What is certain, however, is that mindfully reducing prejudices is an important element of a civilized society for it brings us all closer together, encouraging a peaceful and cooperative milieu. In reducing our prejudice towards others, we reduce it towards ourselves. We learn to lighten up and lovingly accept different parts of our being. This is perhaps the most immediate advantage of reducing prejudice. We gain freedom from the greatest tyranny in the world — our own self-judgement. Politically, we learn true democracy and freedom; we begin to respect the value and wishes of every person, rather than resenting that our particular desires have not been met.

It is very important, however, that racism and other stigmatized prejudices are discussed openly and freely without the backlash of political correctness.

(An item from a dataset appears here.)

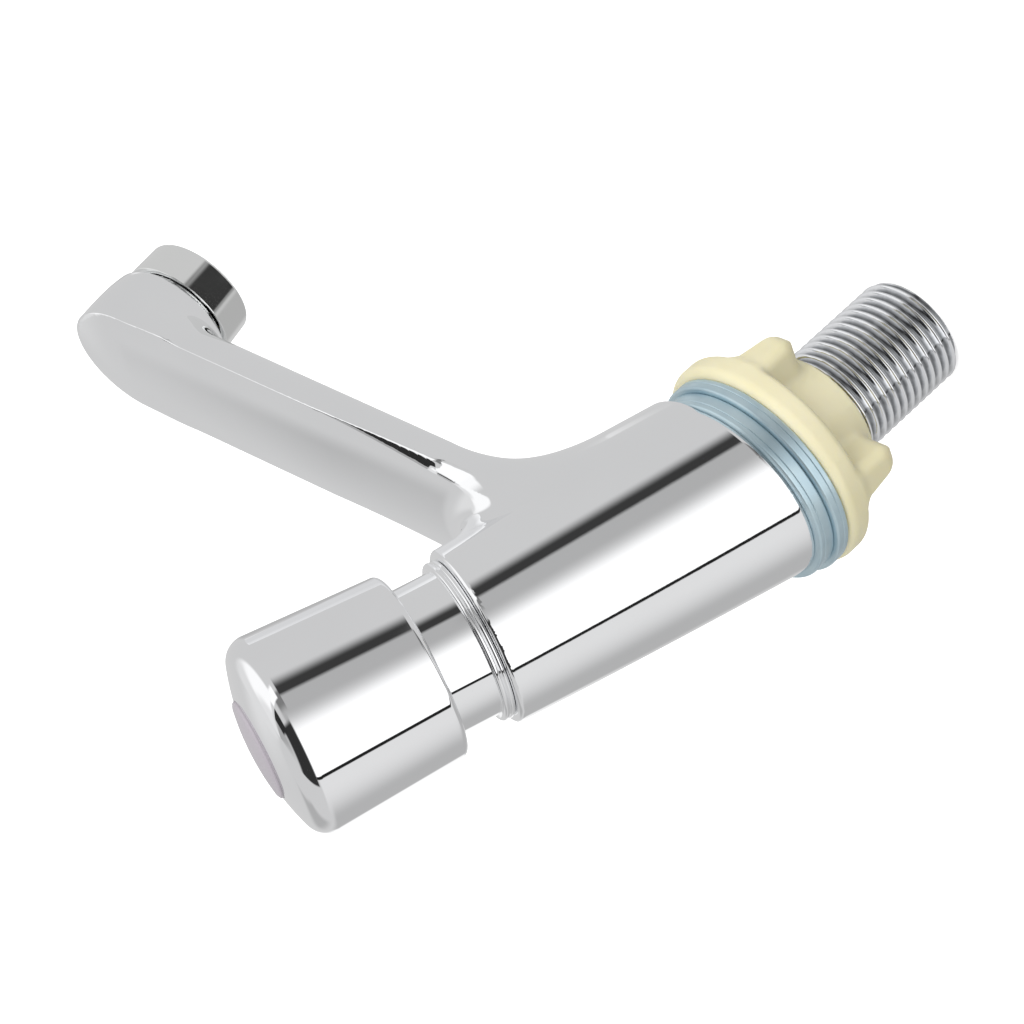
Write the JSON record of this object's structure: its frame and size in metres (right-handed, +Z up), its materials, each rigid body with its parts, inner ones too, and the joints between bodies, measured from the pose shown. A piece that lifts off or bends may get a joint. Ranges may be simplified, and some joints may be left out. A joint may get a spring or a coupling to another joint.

Today in Western societies, the slightest allusion to racial difference is viewed as outright racism and this has driven such thoughts and feelings about racial difference (and most people have them) underground, where they fester. Racial difference has become the truth that dare not speak, and this creates a climate of political correctness where "playing the race card" has become absurdly effective and utterly counterproductive. (It is ironic that minority ethnic groups in Western societies often have a much healthier acceptance of racial difference, although prejudice unfortunately plays its part here as well.) When people become fearful even thinking certain thoughts because of the spectre of the thought police (which is becoming internalized in every "good" citizen) then we lose our freedom, our spontaneity and our humanity. Love and acceptance become contrived as we lean more and more to tow the politically correct line, and in the process learning to deny our feelings and emotions — a recipe for psychological disaster for the individual and social breakdown for society.

It is essential that we do reduce our prejudices, including our racial prejudices, but this must not come at the cost of personal dishonesty, restriction of thought and denial. It must be real; otherwise those feelings that are denied will eventually be expressed explosively. Racism has been responsible for some of the worst atrocities in human history, and healing it can only be done by de-stigmatizing discussion of racial and cultural differences. No one is advocating that we must become 100% prejudice-free, but even a small reduction in such prejudices can bring much happiness into our lives and increase cohesion of society as a whole.

So I would like to end as I began, by stating that black men are the fastest sprinters in the world — no contest!